The Minister and I have many political differences, but I say to her in all sincerity that if in a few minutes she were to rise and use the platform of this debate to pledge that the UK will reach net zero emissions before 2050, as Labour has committed to do, I would not play politics. I would welcome her announcement publicly, because it is the right thing to do. Of course, it is a pledge that must be backed by a coherent plan, but in my view it is necessary if we are to chart a way that is even remotely compatible with keeping below the 1.5°C threshold.
I also suggest to the Minister that she may care to reflect that there is also a very good political reason for her to make such a pledge. Failing to do so would make a mockery of her bid to host next year’s conference of the parties. Labour wholeheartedly supports holding COP 26 here in 2020, but as things stand we have serious reservations about whether the Government are up to the task.
We should look at the condition of the UK’s climate diplomacy team, which was referred to earlier. In 2009, under Labour, the Foreign and Commonwealth Office had an army of climate staff—277 strong. Seven subsequent years of Tory austerity halved that. Then the right hon. Member for Uxbridge and South Ruislip (Boris Johnson) became the Foreign Secretary, and the number of officials working full time on climate fell to just 55. I ask the Minister what discussions she has had with the current Foreign Secretary about restoring that workforce of climate diplomats.
Climate diplomacy matters now more than ever. At COP24, the US, Russia, Saudi Arabia and Kuwait refused to welcome the IPCC’s report. Our climate diplomats should have known that in advance and taken active steps against it. When they finally made their position public, our Government should have offered criticism. They did not, just as they did not when President Trump announced his decision to withdraw from the United Nations framework convention on climate change.
Leadership means speaking out. It also means acknowledging our responsibilities as the nation that ushered in the fossil fuel era. Rich nations like us have evaded calls to support the victims of loss and damage. Can the Minister tell the House what we, the fifth richest country in the world, are doing to address loss and damage in the most climate-vulnerable nations resulting from our addiction to fossil fuels? That would be climate diplomacy that could genuinely bring about change at a UK COP.
This year the Warsaw international mechanism for loss and damage is up for review. It is the perfect moment for the Government to make us the first developed nation to provide additional financial contributions to address loss and damage. The latest figures show that climate aid reached $70 billion in 2016—still short of the 2020 target of $100 billion, which COP24 agreed would rise from 2025.
Will the Minister provide an assurance that the UK will take on its fair share of that increase? Will she confirm that she has had discussions with the Chancellor or the Chief Secretary about how they will increase the UK’s contribution towards international climate finance in the next spending review? I am not asking for figures; I am simply asking whether those discussions have taken place in Government. If not, will she accept that they are a necessary precondition to any credible bid by the UK to hold the COP?

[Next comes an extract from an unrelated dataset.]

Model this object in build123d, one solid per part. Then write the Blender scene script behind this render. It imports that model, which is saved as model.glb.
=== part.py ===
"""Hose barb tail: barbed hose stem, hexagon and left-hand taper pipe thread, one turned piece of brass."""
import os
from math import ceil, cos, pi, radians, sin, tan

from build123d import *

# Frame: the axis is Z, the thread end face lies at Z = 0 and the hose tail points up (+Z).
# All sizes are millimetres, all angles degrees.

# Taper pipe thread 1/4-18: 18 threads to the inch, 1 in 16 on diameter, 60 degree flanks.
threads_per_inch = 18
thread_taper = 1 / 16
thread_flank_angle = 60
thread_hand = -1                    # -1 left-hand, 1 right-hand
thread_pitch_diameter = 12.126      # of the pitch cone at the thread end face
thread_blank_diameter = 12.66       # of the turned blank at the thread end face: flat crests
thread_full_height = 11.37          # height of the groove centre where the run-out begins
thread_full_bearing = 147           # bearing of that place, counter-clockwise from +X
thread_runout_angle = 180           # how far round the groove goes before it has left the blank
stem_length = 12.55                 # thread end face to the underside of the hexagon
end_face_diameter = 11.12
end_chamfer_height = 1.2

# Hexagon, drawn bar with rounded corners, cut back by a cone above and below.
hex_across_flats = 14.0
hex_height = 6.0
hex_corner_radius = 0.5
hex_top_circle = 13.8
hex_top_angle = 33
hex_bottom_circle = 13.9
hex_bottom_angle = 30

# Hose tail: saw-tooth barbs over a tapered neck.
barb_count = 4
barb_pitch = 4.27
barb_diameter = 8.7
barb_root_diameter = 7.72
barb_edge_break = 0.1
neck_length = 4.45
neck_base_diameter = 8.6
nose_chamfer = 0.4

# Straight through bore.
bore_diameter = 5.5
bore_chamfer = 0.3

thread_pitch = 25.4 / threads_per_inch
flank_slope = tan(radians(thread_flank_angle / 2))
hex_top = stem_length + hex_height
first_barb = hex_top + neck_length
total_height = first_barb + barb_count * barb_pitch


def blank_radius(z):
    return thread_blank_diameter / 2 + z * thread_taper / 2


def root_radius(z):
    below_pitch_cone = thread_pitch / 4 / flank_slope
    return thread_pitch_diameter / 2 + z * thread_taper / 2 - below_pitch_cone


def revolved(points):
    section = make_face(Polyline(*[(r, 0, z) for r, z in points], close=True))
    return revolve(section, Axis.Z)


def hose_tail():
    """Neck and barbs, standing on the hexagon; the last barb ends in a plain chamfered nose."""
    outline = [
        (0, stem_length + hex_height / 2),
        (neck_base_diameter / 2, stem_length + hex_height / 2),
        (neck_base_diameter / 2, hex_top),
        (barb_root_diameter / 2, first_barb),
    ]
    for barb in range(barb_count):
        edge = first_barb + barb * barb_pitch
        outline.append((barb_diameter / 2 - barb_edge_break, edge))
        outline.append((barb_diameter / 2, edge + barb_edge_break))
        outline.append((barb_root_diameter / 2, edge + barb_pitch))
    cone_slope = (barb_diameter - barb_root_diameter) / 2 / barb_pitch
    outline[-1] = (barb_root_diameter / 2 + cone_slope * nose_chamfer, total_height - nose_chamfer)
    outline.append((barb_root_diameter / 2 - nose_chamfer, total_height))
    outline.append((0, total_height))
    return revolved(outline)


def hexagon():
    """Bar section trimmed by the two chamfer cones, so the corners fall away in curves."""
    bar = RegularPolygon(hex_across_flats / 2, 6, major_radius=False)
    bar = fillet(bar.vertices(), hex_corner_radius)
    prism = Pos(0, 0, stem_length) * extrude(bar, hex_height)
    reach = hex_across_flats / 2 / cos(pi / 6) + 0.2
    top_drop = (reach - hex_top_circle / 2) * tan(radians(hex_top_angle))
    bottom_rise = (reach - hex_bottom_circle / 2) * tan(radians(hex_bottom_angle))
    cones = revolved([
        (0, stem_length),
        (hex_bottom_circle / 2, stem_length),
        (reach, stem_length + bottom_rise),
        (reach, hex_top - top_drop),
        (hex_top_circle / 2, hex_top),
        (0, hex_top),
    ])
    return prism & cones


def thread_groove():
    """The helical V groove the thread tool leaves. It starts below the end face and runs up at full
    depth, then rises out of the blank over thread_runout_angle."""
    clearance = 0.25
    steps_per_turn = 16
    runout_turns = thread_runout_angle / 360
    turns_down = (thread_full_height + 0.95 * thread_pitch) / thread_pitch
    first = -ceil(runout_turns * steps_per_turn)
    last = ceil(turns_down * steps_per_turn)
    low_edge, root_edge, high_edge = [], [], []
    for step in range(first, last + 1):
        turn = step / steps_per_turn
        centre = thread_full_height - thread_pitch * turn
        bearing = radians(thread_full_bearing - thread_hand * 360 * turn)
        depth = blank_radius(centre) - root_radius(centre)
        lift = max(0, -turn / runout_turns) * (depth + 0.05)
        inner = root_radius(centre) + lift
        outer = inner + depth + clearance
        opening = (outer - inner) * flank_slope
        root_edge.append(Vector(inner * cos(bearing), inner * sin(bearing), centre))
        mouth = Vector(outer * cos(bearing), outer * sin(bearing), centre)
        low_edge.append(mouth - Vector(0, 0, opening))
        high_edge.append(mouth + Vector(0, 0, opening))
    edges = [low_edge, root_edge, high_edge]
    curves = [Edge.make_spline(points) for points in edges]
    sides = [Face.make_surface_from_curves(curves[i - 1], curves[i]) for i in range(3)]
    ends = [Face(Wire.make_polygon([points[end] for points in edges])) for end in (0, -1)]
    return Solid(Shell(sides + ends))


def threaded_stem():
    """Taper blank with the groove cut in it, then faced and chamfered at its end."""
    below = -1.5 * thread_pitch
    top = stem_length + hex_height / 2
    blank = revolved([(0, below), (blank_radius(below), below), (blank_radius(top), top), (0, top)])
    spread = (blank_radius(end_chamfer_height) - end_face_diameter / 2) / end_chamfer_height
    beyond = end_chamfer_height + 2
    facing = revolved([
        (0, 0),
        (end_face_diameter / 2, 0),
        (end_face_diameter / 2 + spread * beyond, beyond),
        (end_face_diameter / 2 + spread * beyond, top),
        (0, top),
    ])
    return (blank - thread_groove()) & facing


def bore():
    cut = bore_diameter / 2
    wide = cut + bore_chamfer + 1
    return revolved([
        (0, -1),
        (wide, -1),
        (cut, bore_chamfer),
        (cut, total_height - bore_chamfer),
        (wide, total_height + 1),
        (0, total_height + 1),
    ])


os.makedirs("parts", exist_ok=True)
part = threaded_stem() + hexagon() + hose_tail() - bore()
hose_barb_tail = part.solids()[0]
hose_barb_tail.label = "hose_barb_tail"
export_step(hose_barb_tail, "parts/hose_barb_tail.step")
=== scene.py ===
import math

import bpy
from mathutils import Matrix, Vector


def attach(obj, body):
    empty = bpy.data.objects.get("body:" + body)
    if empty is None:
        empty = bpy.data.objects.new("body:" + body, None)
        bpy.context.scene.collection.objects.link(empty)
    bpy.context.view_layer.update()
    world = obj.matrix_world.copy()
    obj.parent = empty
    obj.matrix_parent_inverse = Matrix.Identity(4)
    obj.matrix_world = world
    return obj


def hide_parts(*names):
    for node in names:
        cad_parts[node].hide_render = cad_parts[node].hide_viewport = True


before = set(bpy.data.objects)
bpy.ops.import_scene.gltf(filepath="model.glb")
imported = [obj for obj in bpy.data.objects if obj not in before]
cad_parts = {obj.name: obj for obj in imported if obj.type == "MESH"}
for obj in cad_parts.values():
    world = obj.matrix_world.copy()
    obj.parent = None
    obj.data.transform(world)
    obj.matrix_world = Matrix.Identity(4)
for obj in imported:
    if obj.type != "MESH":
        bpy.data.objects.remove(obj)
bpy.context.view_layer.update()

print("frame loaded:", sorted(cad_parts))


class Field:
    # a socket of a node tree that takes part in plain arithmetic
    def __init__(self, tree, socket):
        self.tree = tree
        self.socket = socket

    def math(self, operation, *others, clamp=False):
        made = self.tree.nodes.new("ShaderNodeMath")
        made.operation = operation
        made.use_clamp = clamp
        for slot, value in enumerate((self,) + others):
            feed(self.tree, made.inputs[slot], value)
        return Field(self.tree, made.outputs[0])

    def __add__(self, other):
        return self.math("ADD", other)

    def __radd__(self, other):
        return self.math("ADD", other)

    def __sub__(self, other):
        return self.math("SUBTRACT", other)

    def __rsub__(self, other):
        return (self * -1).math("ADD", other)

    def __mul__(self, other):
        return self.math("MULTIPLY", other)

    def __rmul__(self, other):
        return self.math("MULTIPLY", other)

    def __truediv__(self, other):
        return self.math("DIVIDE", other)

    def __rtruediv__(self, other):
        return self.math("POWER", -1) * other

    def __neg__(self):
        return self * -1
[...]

Of course, the last thing I want is a trade-off that reduces still further Government finance for tackling climate breakdown here at home. As has been said, investment in our low-carbon economy is at its lowest level in a decade, down 57% in 2017. Will the Minister acknowledge publicly that, according to the independent assessment of the Committee on Climate Change, her clean growth strategy does not get us back on course to meeting the fourth and fifth carbon budgets, and will she explain why, for all her protestation about the effectiveness of energy policy not being simply about how much money the Government spends, she still thinks that the 75% capital allowances for the fracking industry are a sensible use of public money?
I ask the Minister not whether she has read the IPCC report—for all our differences, I acknowledge that she is a diligent Minister and know that she will have done—but whether she will state publicly that she agrees with it. Will she explain to the House why, having read it, she can conclude that the Government’s current policies constitute a sensible response to the climate crisis that it outlines?
I cannot, because of the time.
We need radical, transformative action, and we need it now. The IPCC report demanded
“rapid, far-reaching and unprecedented changes in all aspects of society”—
a far cry from what the Government are offering.
Denial comes in two packages. I do not accuse the Government of denial of the science, but there is another sort: denial of what it will take to stop climate change. Among the many speeches by world leaders at COP24, I was most affected by the words of the 15-year-old Swedish girl, Greta Thunberg:
“We cannot solve a crisis without treating it as a crisis.”
Those are the words of the next generation. I hope that the Minister will heed them and act accordingly.